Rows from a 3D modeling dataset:
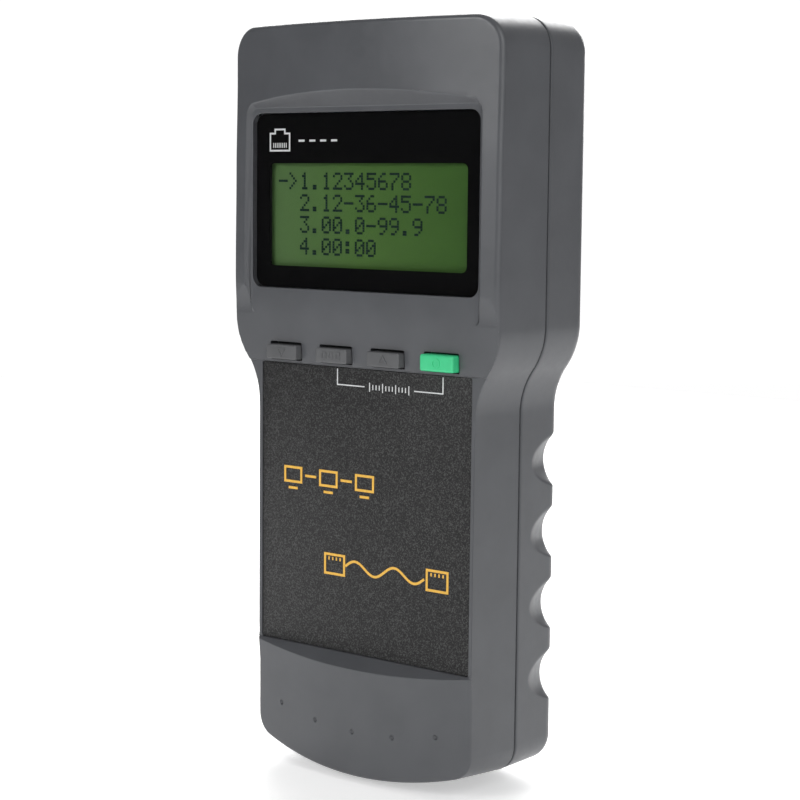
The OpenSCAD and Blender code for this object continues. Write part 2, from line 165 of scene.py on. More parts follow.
# ---------------------------------------------------------------- mesh helpers
def new_mesh(name, points, faces):
    mesh = bpy.data.meshes.new(name)
    mesh.from_pydata([place(*p) for p in points], [], faces)
    mesh.validate()
    mesh.update()
    thing = bpy.data.objects.new(name, mesh)
    bpy.context.scene.collection.objects.link(thing)
    return thing


def loft(name, loops):
    """A solid through closed loops with the same number of points, each (x, depth, z)."""
    count = len(loops[0])
    points = [p for loop in loops for p in loop]
    faces = []
    for i in range(len(loops) - 1):
        for j in range(count):
            k = (j + 1) % count
            faces.append((i * count + j, i * count + k, (i + 1) * count + k, (i + 1) * count + j))
    faces.append(tuple(reversed(range(count))))
    faces.append(tuple(range((len(loops) - 1) * count, len(loops) * count)))
    thing = new_mesh(name, points, faces)
    face_outwards(thing)
    return thing


def face_outwards(thing):
    work = bmesh.new()
    work.from_mesh(thing.data)
    bmesh.ops.recalc_face_normals(work, faces=work.faces)
    work.to_mesh(thing.data)
    work.free()


def arc(centre, radius, start, end, count, last=True):
    """Points (x, z) along an arc, angles in degrees."""
    turns = [start + (end - start) * i / count for i in range(count + (1 if last else 0))]
    return [(centre[0] + radius * math.cos(math.radians(a)),
             centre[1] + radius * math.sin(math.radians(a))) for a in turns]


def line(a, b, count):
    """Points from a up to, but not including, b."""
    return [(a[0] + (b[0] - a[0]) * i / count, a[1] + (b[1] - a[1]) * i / count)
            for i in range(count)]


def at_depth(shape, depth):
    """An (x, z) shape as points at one depth."""
    return [(x, depth, z) for x, z in shape]


def prism(shape, *depths, name="cut"):
    """A solid of one (x, z) shape, straight back through some depths."""
    return loft(name, [at_depth(shape, d) for d in depths])


def box_solid(name, x0, x1, y0, y1, z0, z1):
    return prism([(x0, z0), (x1, z0), (x1, z1), (x0, z1)], y0, y1, name=name)


def side_sweep(profile):
    """A solid from a closed (depth, z) profile, swept across the case."""
    return loft("cut", [[(x, depth, z) for depth, z in profile] for x in (-BESIDE, BESIDE)])


def rounded(w, low, high, r, x=0.0, steps=6):
    """A rectangle with round corners, as (x, z), about x and between two heights."""
    h = w / 2 - r
    points = []
    for cx, cz, start in ((x + h, low + r, -90), (x + h, high - r, 0),
                          (x - h, high - r, 90), (x - h, low + r, 180)):
        points += arc((cx, cz), r, start, start + 90, steps)
    return points


def circle(x, z, r, count=32):
    return arc((x, z), r, 0, 360, count, last=False)


def apply_modifiers(thing):
    bpy.context.view_layer.objects.active = thing
    for modifier in list(thing.modifiers):
        bpy.ops.object.modifier_apply(modifier=modifier.name)


def combine(thing, others, operation):
    """Cuts others out of thing, or joins them to it."""
    for other in others:
        modifier = thing.modifiers.new("combine", "BOOLEAN")
        modifier.operation = operation
        modifier.solver = "MANIFOLD"
        modifier.object = other
    apply_modifiers(thing)
    for other in others:
        bpy.data.objects.remove(other)
    return thing


def flatten(thing):
    """Splits many-sided faces, so that the ones with holes stay flat and shade evenly."""
    work = bmesh.new()
    work.from_mesh(thing.data)
    bmesh.ops.remove_doubles(work, verts=work.verts, dist=0.01 * MM)
    bmesh.ops.triangulate(work, faces=[f for f in work.faces if len(f.verts) > 4])
    work.to_mesh(thing.data)
    work.free()


def soften(thing):
    """Small round edges on every crease, with the flats kept flat."""
    flatten(thing)
    modifier = thing.modifiers.new("edges", "BEVEL")
    modifier.width = EDGE_ROUND * MM
    modifier.segments = 2
    modifier.limit_method = "ANGLE"
    modifier.angle_limit = math.radians(30)
    modifier.use_clamp_overlap = False
    modifier.miter_outer = "MITER_ARC"
    apply_modifiers(thing)
    smooth(thing)
    weighted = thing.modifiers.new("normals", "WEIGHTED_NORMAL")
    weighted.weight = 100
    weighted.keep_sharp = True
    apply_modifiers(thing)


def pierce(thing, cutters):
    """Cuts a finished shell, and gives what the cut leaves alone the shading it had."""
    old = thing.data.copy()
    combine(thing, cutters, "DIFFERENCE")
    flatten(thing)
    smooth(thing)
    old_normals = [corner.vector.copy() for corner in old.corner_normals]
    tree = BVHTree.FromPolygons([v.co for v in old.vertices], [f.vertices for f in old.polygons])
    mesh = thing.data
    normals = [corner.vector.copy() for corner in mesh.corner_normals]
    for face in mesh.polygons:
        for corner in face.loop_indices:
            at = mesh.vertices[mesh.loops[corner].vertex_index].co
            spot, normal, index, distance = tree.find_nearest(at.lerp(face.center, 0.02))
            untouched = distance < 0.02 * MM and normal.dot(face.normal) > 0.95
            if untouched:
                source = old.polygons[index]
                shares = poly_3d_calc([old.vertices[v].co for v in source.vertices], spot)
                normals[corner] = sum((old_normals[i] * share for i, share
                                       in zip(source.loop_indices, shares)), Vector())
    mesh.normals_split_custom_set(normals)
    bpy.data.meshes.remove(old)


def smooth(thing, angle=35):
    for face in thing.data.polygons:
        face.use_smooth = True
    thing.data.set_sharp_from_angle(angle=math.radians(angle))


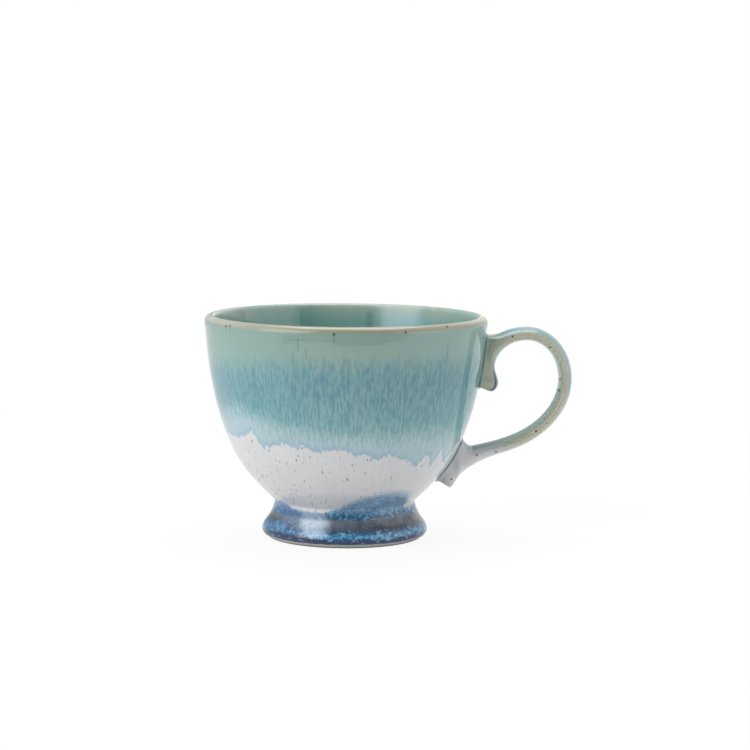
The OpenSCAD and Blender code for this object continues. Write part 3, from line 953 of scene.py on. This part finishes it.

REQUIRED WORK: Output every line above without altering anything.

RESULT OF THIS EXERCISE:
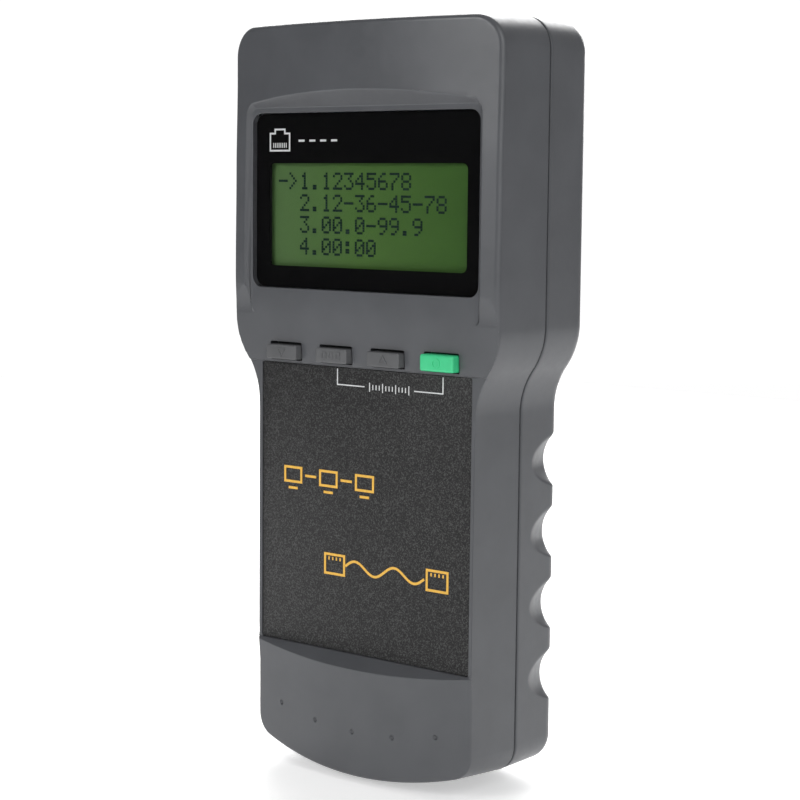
The OpenSCAD and Blender code for this object continues. Write part 2, from line 165 of scene.py on. More parts follow.
# ---------------------------------------------------------------- mesh helpers
def new_mesh(name, points, faces):
    mesh = bpy.data.meshes.new(name)
    mesh.from_pydata([place(*p) for p in points], [], faces)
    mesh.validate()
    mesh.update()
    thing = bpy.data.objects.new(name, mesh)
    bpy.context.scene.collection.objects.link(thing)
    return thing


def loft(name, loops):
    """A solid through closed loops with the same number of points, each (x, depth, z)."""
    count = len(loops[0])
    points = [p for loop in loops for p in loop]
    faces = []
    for i in range(len(loops) - 1):
        for j in range(count):
            k = (j + 1) % count
            faces.append((i * count + j, i * count + k, (i + 1) * count + k, (i + 1) * count + j))
    faces.append(tuple(reversed(range(count))))
    faces.append(tuple(range((len(loops) - 1) * count, len(loops) * count)))
    thing = new_mesh(name, points, faces)
    face_outwards(thing)
    return thing


def face_outwards(thing):
    work = bmesh.new()
    work.from_mesh(thing.data)
    bmesh.ops.recalc_face_normals(work, faces=work.faces)
    work.to_mesh(thing.data)
    work.free()


def arc(centre, radius, start, end, count, last=True):
    """Points (x, z) along an arc, angles in degrees."""
    turns = [start + (end - start) * i / count for i in range(count + (1 if last else 0))]
    return [(centre[0] + radius * math.cos(math.radians(a)),
             centre[1] + radius * math.sin(math.radians(a))) for a in turns]


def line(a, b, count):
    """Points from a up to, but not including, b."""
    return [(a[0] + (b[0] - a[0]) * i / count, a[1] + (b[1] - a[1]) * i / count)
            for i in range(count)]


def at_depth(shape, depth):
    """An (x, z) shape as points at one depth."""
    return [(x, depth, z) for x, z in shape]


def prism(shape, *depths, name="cut"):
    """A solid of one (x, z) shape, straight back through some depths."""
    return loft(name, [at_depth(shape, d) for d in depths])


def box_solid(name, x0, x1, y0, y1, z0, z1):
    return prism([(x0, z0), (x1, z0), (x1, z1), (x0, z1)], y0, y1, name=name)


def side_sweep(profile):
    """A solid from a closed (depth, z) profile, swept across the case."""
    return loft("cut", [[(x, depth, z) for depth, z in profile] for x in (-BESIDE, BESIDE)])


def rounded(w, low, high, r, x=0.0, steps=6):
    """A rectangle with round corners, as (x, z), about x and between two heights."""
    h = w / 2 - r
    points = []
    for cx, cz, start in ((x + h, low + r, -90), (x + h, high - r, 0),
                          (x - h, high - r, 90), (x - h, low + r, 180)):
        points += arc((cx, cz), r, start, start + 90, steps)
    return points


def circle(x, z, r, count=32):
    return arc((x, z), r, 0, 360, count, last=False)


def apply_modifiers(thing):
    bpy.context.view_layer.objects.active = thing
    for modifier in list(thing.modifiers):
        bpy.ops.object.modifier_apply(modifier=modifier.name)


def combine(thing, others, operation):
    """Cuts others out of thing, or joins them to it."""
    for other in others:
        modifier = thing.modifiers.new("combine", "BOOLEAN")
        modifier.operation = operation
        modifier.solver = "MANIFOLD"
        modifier.object = other
    apply_modifiers(thing)
    for other in others:
        bpy.data.objects.remove(other)
    return thing


def flatten(thing):
    """Splits many-sided faces, so that the ones with holes stay flat and shade evenly."""
    work = bmesh.new()
    work.from_mesh(thing.data)
    bmesh.ops.remove_doubles(work, verts=work.verts, dist=0.01 * MM)
    bmesh.ops.triangulate(work, faces=[f for f in work.faces if len(f.verts) > 4])
    work.to_mesh(thing.data)
    work.free()


def soften(thing):
    """Small round edges on every crease, with the flats kept flat."""
    flatten(thing)
    modifier = thing.modifiers.new("edges", "BEVEL")
    modifier.width = EDGE_ROUND * MM
    modifier.segments = 2
    modifier.limit_method = "ANGLE"
    modifier.angle_limit = math.radians(30)
    modifier.use_clamp_overlap = False
    modifier.miter_outer = "MITER_ARC"
    apply_modifiers(thing)
    smooth(thing)
    weighted = thing.modifiers.new("normals", "WEIGHTED_NORMAL")
    weighted.weight = 100
    weighted.keep_sharp = True
    apply_modifiers(thing)


def pierce(thing, cutters):
    """Cuts a finished shell, and gives what the cut leaves alone the shading it had."""
    old = thing.data.copy()
    combine(thing, cutters, "DIFFERENCE")
    flatten(thing)
    smooth(thing)
    old_normals = [corner.vector.copy() for corner in old.corner_normals]
    tree = BVHTree.FromPolygons([v.co for v in old.vertices], [f.vertices for f in old.polygons])
    mesh = thing.data
    normals = [corner.vector.copy() for corner in mesh.corner_normals]
    for face in mesh.polygons:
        for corner in face.loop_indices:
            at = mesh.vertices[mesh.loops[corner].vertex_index].co
            spot, normal, index, distance = tree.find_nearest(at.lerp(face.center, 0.02))
            untouched = distance < 0.02 * MM and normal.dot(face.normal) > 0.95
            if untouched:
                source = old.polygons[index]
                shares = poly_3d_calc([old.vertices[v].co for v in source.vertices], spot)
                normals[corner] = sum((old_normals[i] * share for i, share
                                       in zip(source.loop_indices, shares)), Vector())
    mesh.normals_split_custom_set(normals)
    bpy.data.meshes.remove(old)


def smooth(thing, angle=35):
    for face in thing.data.polygons:
        face.use_smooth = True
    thing.data.set_sharp_from_angle(angle=math.radians(angle))


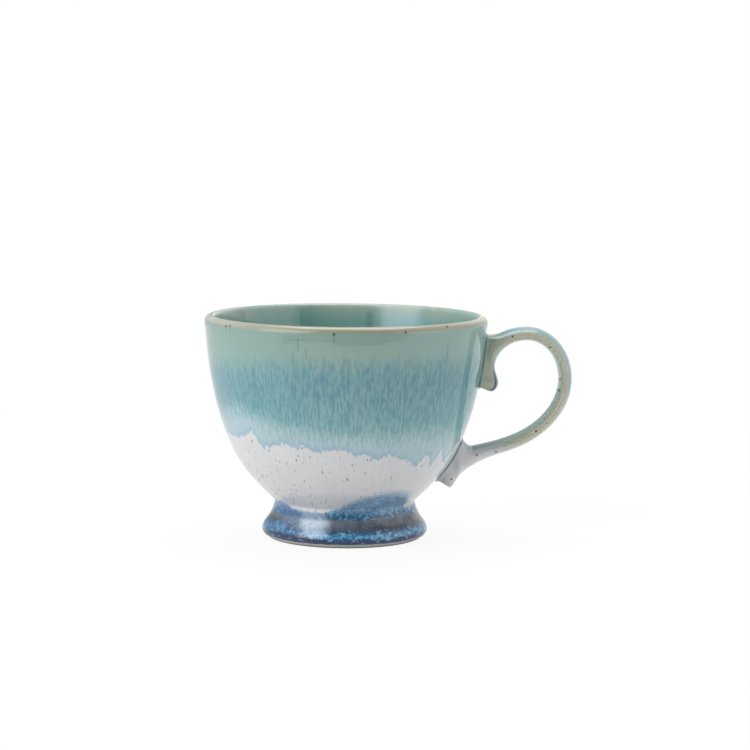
The OpenSCAD and Blender code for this object continues. Write part 3, from line 953 of scene.py on. This part finishes it.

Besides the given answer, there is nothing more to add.